- **Task to carry out**: Stop after the line containing "import math": print each line exactly from the first line of the listing up to that point.

- **Data shown**:

## BEGIN

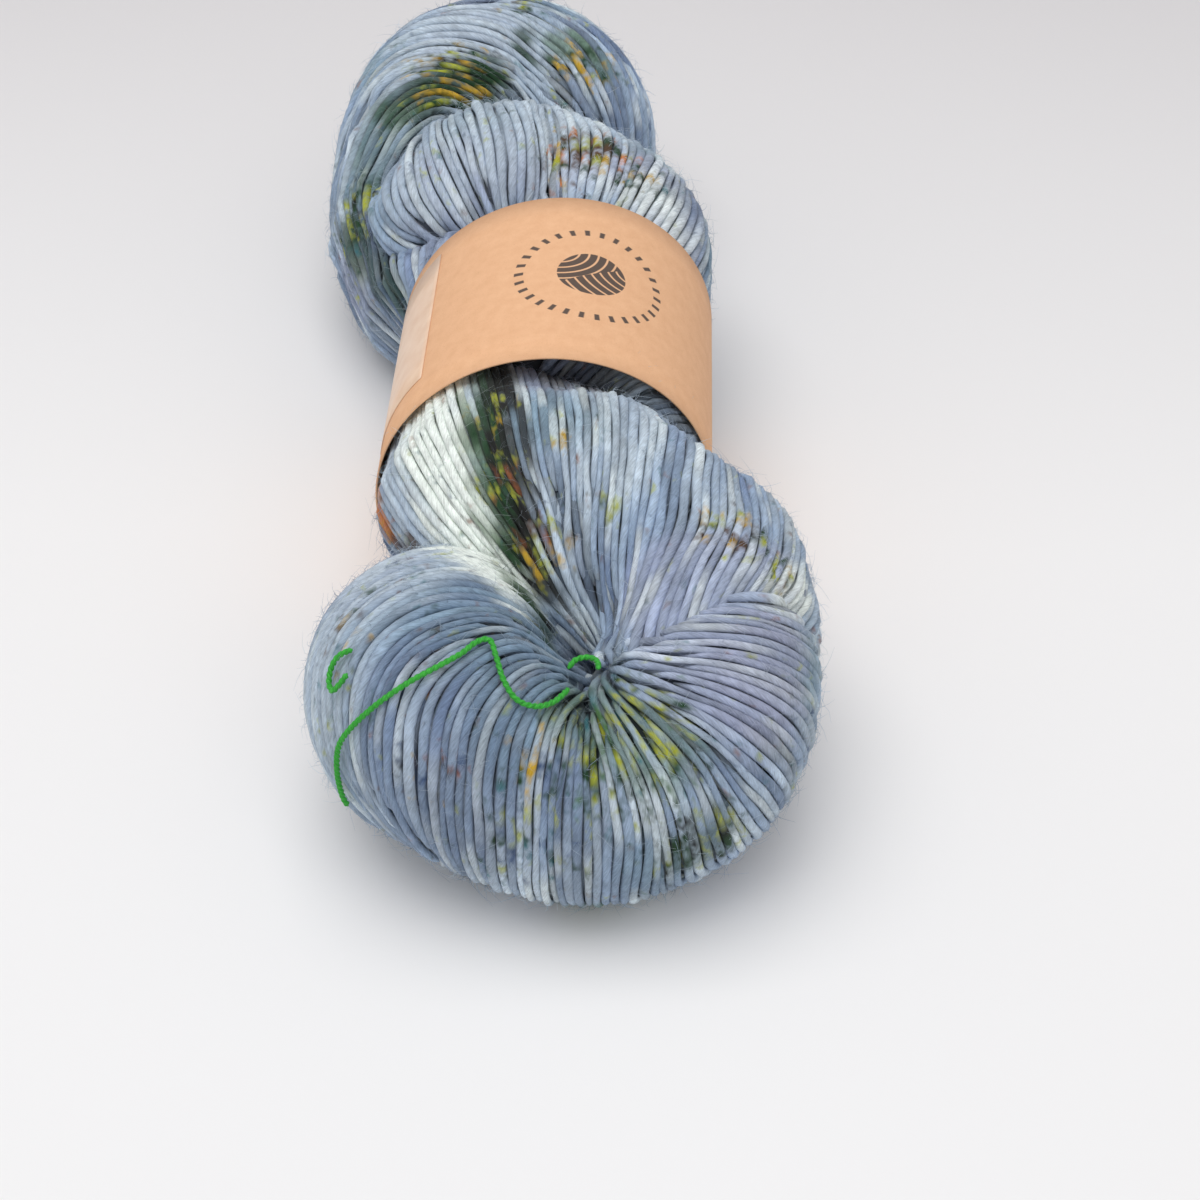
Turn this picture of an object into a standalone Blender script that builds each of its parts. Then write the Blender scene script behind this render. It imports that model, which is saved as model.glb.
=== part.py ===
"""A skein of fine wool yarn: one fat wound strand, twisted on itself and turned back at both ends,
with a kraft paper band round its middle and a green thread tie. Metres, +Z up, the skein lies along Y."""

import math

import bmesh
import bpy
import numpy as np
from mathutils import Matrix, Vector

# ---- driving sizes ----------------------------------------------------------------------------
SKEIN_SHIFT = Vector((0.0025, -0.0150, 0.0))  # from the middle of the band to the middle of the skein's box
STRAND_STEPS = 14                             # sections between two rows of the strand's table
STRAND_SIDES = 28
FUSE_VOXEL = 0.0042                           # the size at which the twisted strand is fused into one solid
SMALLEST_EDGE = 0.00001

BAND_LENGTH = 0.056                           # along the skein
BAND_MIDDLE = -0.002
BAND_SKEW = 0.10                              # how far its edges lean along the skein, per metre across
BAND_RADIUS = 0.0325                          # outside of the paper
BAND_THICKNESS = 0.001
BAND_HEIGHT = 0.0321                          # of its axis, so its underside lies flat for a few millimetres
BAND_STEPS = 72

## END

- **Solution to this exercise**:
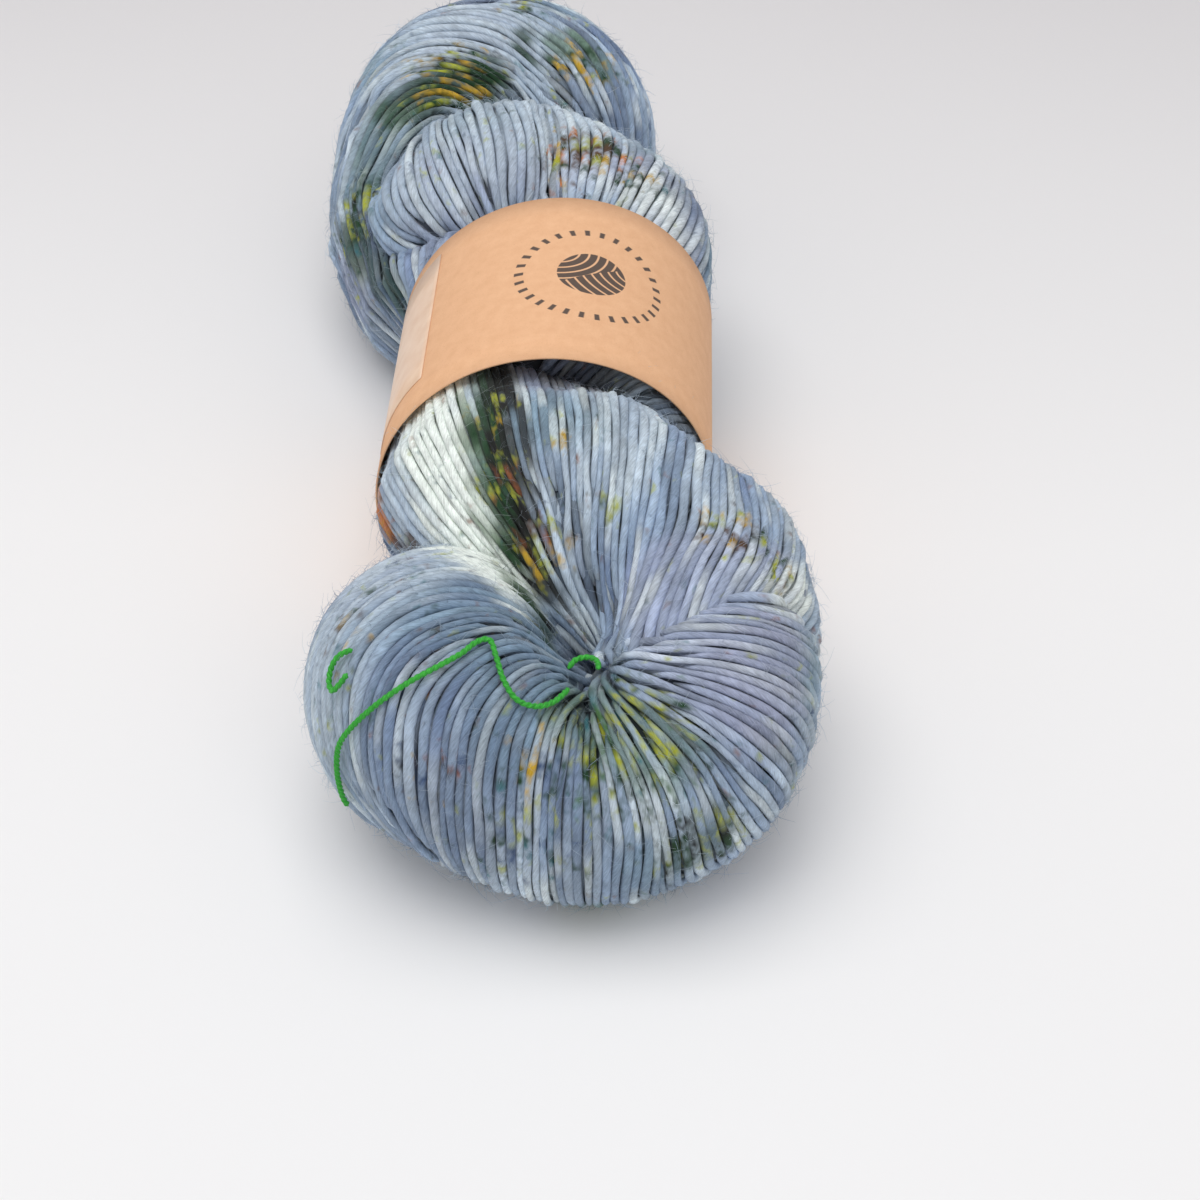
Turn this picture of an object into a standalone Blender script that builds each of its parts. Then write the Blender scene script behind this render. It imports that model, which is saved as model.glb.
=== part.py ===
"""A skein of fine wool yarn: one fat wound strand, twisted on itself and turned back at both ends,
with a kraft paper band round its middle and a green thread tie. Metres, +Z up, the skein lies along Y."""

import math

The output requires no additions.